A companhia diz que, com a pandemia, “a pressão inflacionária global elevou – e muito- o custo da matéria-prima utilizada nas linhas de transmissão e/ou subestações, especialmente no que diz respeito ao aço, cujo aumento se deu em 225%”. Os impactos da Covid “geraram substanciais prejuízos à cadeia global de suprimentos, resultando em atrasos significativos no cronograma de execução dos empreendimentos do grupo”.
Os atrasos, além de postergarem receitas, sujeitam a empresa a multas. A Sterlite também alega “atraso significativo” na obtenção de licença ambiental de operação de um projeto, “em razão de greves realizadas pelos funcionários do Ibama”. Esses atrasos “geraram custos adicionais superiores a R$200 milhões”, alegam os indianos.
A Sterlite também cita a escalada da Selic, de 4,15% em 2020 para 10,65% no início de 2022, “o que impactou severamente a liquidez”. Sem qualquer renegociação, “seria necessário um aporte adicional superior a R$820 milhões para compensar o valor patrimonial negativo — o que hoje é impossível”.
AVENTURA TERMINA MAL
Nos últimos anos, o setor de transmissão de energia do Brasil tem sido um dos mais aquecidos da economia, com leilões que viabilizam investimentos de dezenas de bilhões de reais por ano em novas linhas e atraem gigantes locais e estrangeiras para concorrências acirradas pelos projetos. As empresas recebem receitas fixas e reajustadas pela inflação pela operação dos empreendimentos, em contratos de 30 anos, estáveis e previsíveis, o que torna o negócio atrativo, e visto como de baixo risco, em geral.
Mas o caso da Sterlite evidencia como o risco existe, principalmente para novos entrantes e companhias menores, que não possuem grandes ativos para compensar eventuais problemas com projetos específicos.
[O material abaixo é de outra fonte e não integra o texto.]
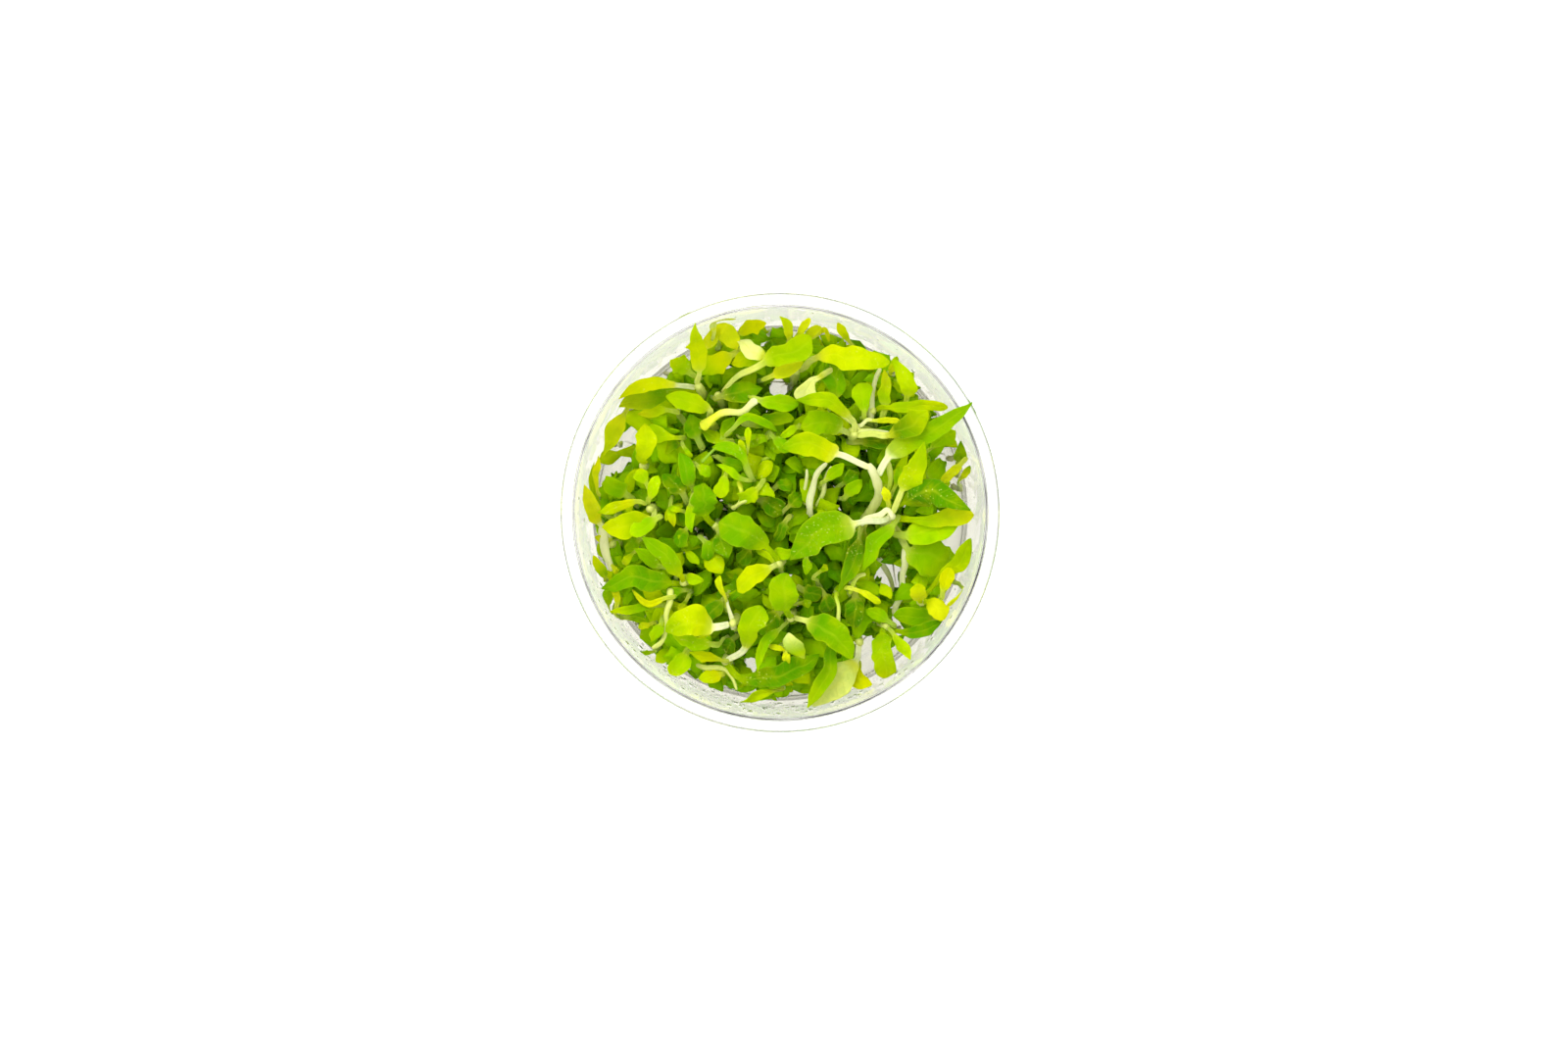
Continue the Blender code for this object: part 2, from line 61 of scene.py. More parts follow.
# Cup and gel, as in the part's source
CUP_HEIGHT = 48.0
RIM_RADIUS = 45.0
WALL_TOP_RADIUS = 42.6
WALL_FOOT_RADIUS = 40.6
WALL = 0.8
FLANGE_DEPTH = 1.4
FOOT_OUTER_RADIUS = 39.9
FOOT_INNER_RADIUS = 36.2
FLOOR_RISE = 1.2
FLOOR = 1.0
EDGE_ROUND = 0.5
GAP = 0.3
GEL_TOP = 9.6
MENISCUS = 0.7
MENISCUS_WIDTH = 1.6

# How finely the cup and the gel are turned, and how their edges are rounded and smoothed, in degrees
TURNED_SIDES = 192
BEVEL_WIDTH = 0.2
BEVEL_SEGMENTS = 2
BEVEL_ANGLE = 25
SMOOTH_ANGLE = 40

# Stems: how deep they stand in the gel, their rings and sides, and how far apart and how swollen their
# nodes are
PLANTED = 1.8
STEM_FOOT = 9.9
STEM_FOOT_RADIUS = 1.1
STEM_TOP_RADIUS = 0.85
STEM_STEPS = (6, 8, 8)
STEM_RINGS = 26
STEM_SIDES = 10
NODE_SPACING = 6.5
NODE_SWELL = 0.16
NODE_TURN = 0.37
ROUND_TOP = 0.6
THIN_STEM_RADIUS = 0.62

# Leaves: the sides of a cross-section, the rings of the stalk and of the blade, which crowd at the blade's
# two ends, and the steps of a path between two of its points. A small leaf is 1 long until it is placed.
LARGE_LEAF_SIDES = 12
LARGE_LEAF_RINGS = (6, 30)
LARGE_LEAF_STEPS = 8
LOW_LEAF_SIDES = 10
LOW_LEAF_RINGS = (3, 17)
LOW_LEAF_STEPS = 5
SMALL_LEAF_SIDES = 6
SMALL_LEAF_STEPS = (0.0, 0.14, 0.28, 0.44, 0.6, 0.76, 0.9, 1.0)
SMALL_LEAF_HALF = 0.05
SMALL_TIP_HALF = 0.03
END_CROWDING = 0.6
GROOVE = 0.4
TIP_WIDTH = 0.14
STALK_FLATNESS = 0.75
SLIM_STALK = 0.32
STALK_BY_WIDTH = 0.08
STALK_TAPER = 0.25
EDGE_WANDER = 0.08
CRENATION = 0.07

# Between these limits each leaf gets a random fold and roll. A large leaf's own fold is multiplied, and a low
# leaf's is in degrees.
LARGE_LEAF_FOLDS = (1.2, 2.6)
LARGE_LEAF_ROLLS = (-12, 12)
LOW_LEAF_FOLDS = (6, 22)
LOW_LEAF_ROLLS = (-26, 26)

# A leaf's own coordinate along it is its millimetres divided by this, so that its veins are evenly spaced
VEIN_SCALE = 50.0
VEIN_SPACING = 1.9

# How wide the waves are that warp each kind of piece
LARGE_LEAF_WAVES = 6.0
LOW_LEAF_WAVES = 4.5
SHOOT_WAVES = 3.5

# The leaves above take light from the low ones, so their colours are made lighter, up to a limit
LOW_LEAF_GAIN = 1.3
LIGHTEST = 0.85

# Young shoots: how far out they stand, the height of their tops between the clumps, how they bow and thin,
# how their feet are spread, and in how many pieces they are made. Past OUTER_SHOOTS their leaves are
# painted lighter, as painted light that comes through the wall.
SHOOT_REACH = 38.4
OUTER_SHOOTS = 20.0
OUTER_PAINTED_LIGHT = 0.025
UNDERGROWTH_LOW = 16.0
UNDERGROWTH_RISE = 4
CLUMP_SHARE = 0.85
SHOOT_RADIUS = 0.5
SHOOT_BOW = 1.2
SHOOT_TAPER = 0.35
FOOT_TRIES = 9000
FOOT_ROOM = 1.5
SHOOT_PIECES = 3

# A shoot's opposite pairs of small leaves: where the first one is as a share of its height, how far apart
# they are, and how long their leaves and those of the bud at its top are
FIRST_PAIR = (0.14, 0.26)
PAIR_SPACING = (2.5, 3.6)
PAIR_LENGTH = (5.2, 7.8)
BUD_LENGTH = (4.6, 7.4)

# The plants are pressed softly inwards from WALL_ROOM off the wall, and end WALL_SKIN off it. Low leaves
# that lean on the wall are lifted by WALL_LIFT for each millimetre past LIFT_START, up to LIFT_TOP.
WALL_ROOM = 1.2
WALL_SKIN = 0.2
WALL_LIFT = 0.8
LIFT_START = 36.0
LIFT_TOP = 44.5

# Roots: how many there are, how far out they start and reach, how thick they are and how they thin
ROOTS = 150
ROOT_SPREAD = 35
ROOT_REACH = 37.5
ROOT_RADIUS = 0.2
ROOT_TAPER = 0.09

# Drops: where most are round the cup and how far they spread, in degrees, and how flat they lie
DROP_SIDE = 262
DROP_SPREAD = 32
DROP_DEPTH = 0.45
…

O setor, com a fama de bom retorno e risco controlado, também viu dificuldades de outra novata, a Mez Energia, criada por herdeiros da Eztec, que foram atraídos pela fama de bom negócio da transmissão, mas enfrentaram desafios incluindo pandemia, que levaram ao atraso de projetos e ameaças de perda de concessão pela Agência Nacional de Energia Elétrica (Aneel).